Entries provided:
______________________________

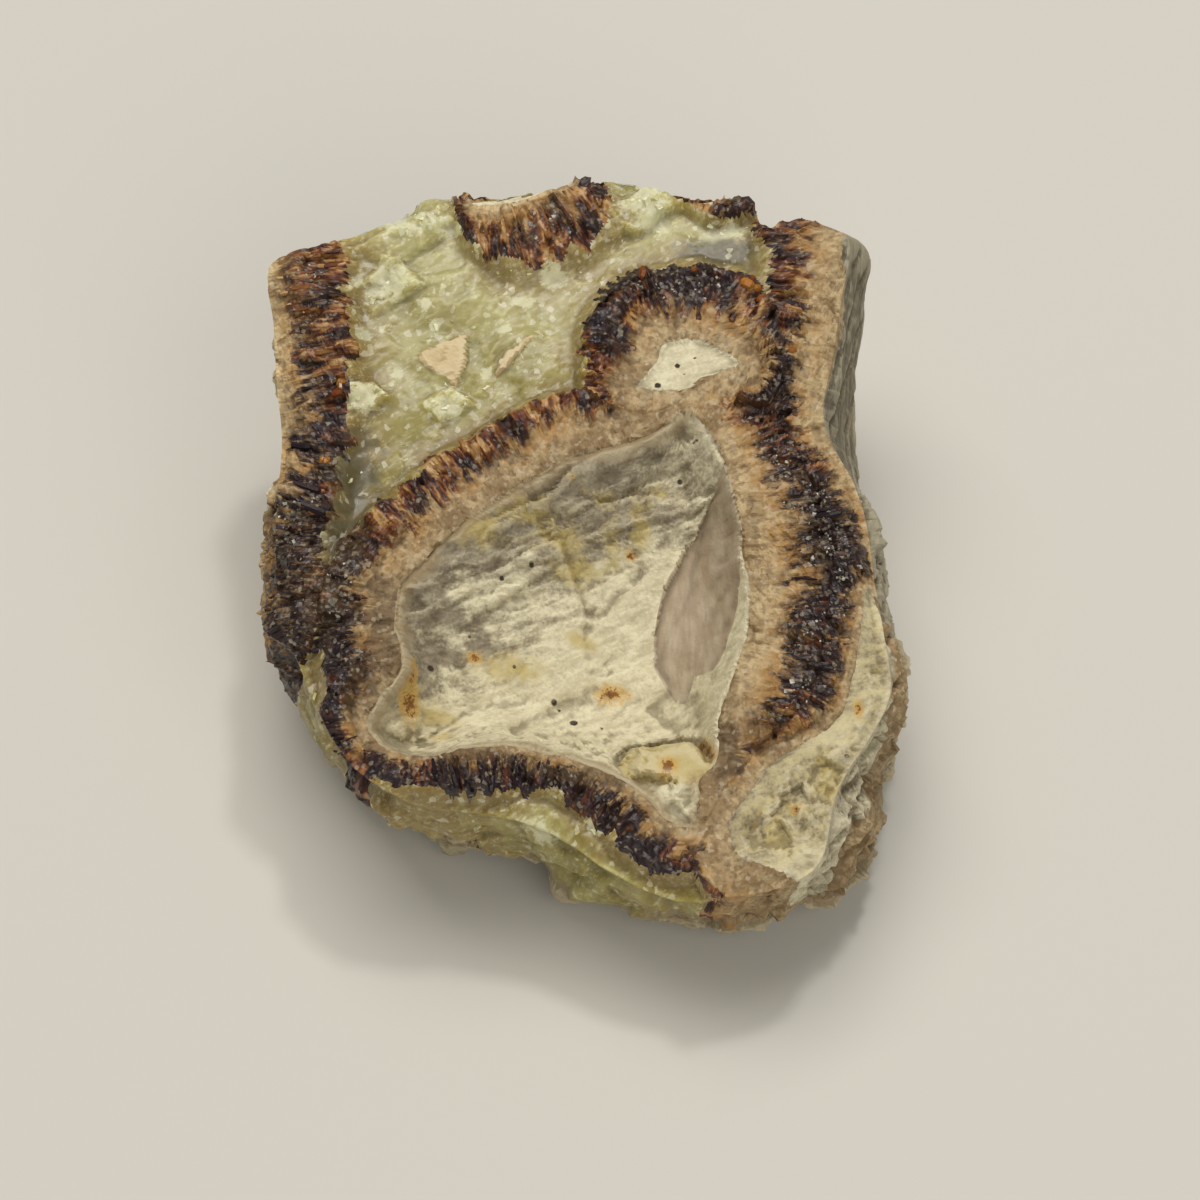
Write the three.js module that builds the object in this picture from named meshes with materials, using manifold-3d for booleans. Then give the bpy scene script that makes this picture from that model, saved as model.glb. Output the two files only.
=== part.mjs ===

______________________________

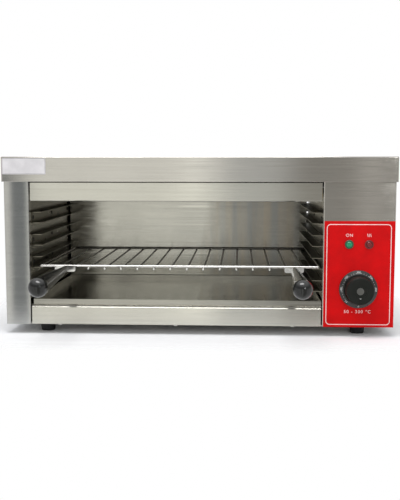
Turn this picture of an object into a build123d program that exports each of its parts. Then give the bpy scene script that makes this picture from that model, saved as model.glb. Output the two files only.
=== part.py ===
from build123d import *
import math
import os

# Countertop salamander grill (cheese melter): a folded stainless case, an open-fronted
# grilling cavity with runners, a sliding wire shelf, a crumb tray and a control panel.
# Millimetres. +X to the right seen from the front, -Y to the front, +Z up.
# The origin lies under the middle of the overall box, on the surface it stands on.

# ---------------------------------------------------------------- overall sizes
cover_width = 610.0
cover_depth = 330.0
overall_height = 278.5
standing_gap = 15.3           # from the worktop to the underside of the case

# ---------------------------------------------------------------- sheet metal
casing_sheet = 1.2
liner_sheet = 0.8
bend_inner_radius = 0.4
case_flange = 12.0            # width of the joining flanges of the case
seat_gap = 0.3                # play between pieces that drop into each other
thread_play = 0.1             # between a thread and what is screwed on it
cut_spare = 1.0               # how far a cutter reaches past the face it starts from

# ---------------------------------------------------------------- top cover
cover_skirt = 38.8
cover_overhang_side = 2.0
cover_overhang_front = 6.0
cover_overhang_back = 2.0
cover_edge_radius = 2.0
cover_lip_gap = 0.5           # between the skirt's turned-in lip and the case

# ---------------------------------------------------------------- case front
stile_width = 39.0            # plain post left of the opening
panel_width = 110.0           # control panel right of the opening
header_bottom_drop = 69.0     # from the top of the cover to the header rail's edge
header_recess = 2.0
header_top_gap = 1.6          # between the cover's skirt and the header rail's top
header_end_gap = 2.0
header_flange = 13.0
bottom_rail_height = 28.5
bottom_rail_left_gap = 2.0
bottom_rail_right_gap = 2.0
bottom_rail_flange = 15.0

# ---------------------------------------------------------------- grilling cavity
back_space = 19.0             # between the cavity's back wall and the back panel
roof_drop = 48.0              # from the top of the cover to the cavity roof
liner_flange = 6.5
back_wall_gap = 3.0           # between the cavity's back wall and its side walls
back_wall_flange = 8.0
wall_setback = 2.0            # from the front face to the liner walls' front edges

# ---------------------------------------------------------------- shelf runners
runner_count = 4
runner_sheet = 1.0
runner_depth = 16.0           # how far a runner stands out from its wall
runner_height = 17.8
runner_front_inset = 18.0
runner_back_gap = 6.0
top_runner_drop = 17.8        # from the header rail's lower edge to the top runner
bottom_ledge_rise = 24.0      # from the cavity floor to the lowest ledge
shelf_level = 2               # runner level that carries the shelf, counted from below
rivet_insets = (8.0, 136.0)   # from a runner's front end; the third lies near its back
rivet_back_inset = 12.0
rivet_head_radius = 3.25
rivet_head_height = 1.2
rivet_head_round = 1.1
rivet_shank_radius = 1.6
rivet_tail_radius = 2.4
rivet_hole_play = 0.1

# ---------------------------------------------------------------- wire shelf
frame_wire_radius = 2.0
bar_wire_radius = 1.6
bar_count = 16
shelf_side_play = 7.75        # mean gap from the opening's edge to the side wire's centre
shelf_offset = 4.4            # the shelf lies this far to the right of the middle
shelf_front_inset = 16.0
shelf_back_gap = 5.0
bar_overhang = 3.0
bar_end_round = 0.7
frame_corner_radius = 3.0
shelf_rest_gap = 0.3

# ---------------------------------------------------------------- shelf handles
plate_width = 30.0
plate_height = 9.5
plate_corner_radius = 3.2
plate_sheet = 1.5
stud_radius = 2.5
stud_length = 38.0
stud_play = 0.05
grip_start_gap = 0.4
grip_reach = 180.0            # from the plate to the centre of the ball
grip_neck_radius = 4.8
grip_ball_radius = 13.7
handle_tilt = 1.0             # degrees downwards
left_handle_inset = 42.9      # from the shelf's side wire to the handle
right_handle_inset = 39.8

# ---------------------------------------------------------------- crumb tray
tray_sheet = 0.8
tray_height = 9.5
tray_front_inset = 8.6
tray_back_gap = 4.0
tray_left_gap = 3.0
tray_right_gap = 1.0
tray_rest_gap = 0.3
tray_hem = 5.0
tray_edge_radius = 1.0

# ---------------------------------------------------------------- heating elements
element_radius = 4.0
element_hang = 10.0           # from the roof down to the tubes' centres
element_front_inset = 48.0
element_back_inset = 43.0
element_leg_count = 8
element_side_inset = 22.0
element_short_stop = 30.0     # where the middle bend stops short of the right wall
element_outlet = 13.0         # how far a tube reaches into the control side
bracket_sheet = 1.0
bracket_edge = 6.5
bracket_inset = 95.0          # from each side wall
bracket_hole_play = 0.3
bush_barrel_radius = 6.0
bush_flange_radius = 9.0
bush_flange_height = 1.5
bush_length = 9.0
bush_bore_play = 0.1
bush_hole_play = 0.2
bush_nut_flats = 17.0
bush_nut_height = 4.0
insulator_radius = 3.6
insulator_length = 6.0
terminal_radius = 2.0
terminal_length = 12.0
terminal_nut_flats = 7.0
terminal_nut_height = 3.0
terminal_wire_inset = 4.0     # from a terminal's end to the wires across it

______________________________

What is needed:
Find the string "only" in the listing and return every line that holds it.

Full answer:
Write the three.js module that builds the object in this picture from named meshes with materials, using manifold-3d for booleans. Then give the bpy scene script that makes this picture from that model, saved as model.glb. Output the two files only.
Turn this picture of an object into a build123d program that exports each of its parts. Then give the bpy scene script that makes this picture from that model, saved as model.glb. Output the two files only.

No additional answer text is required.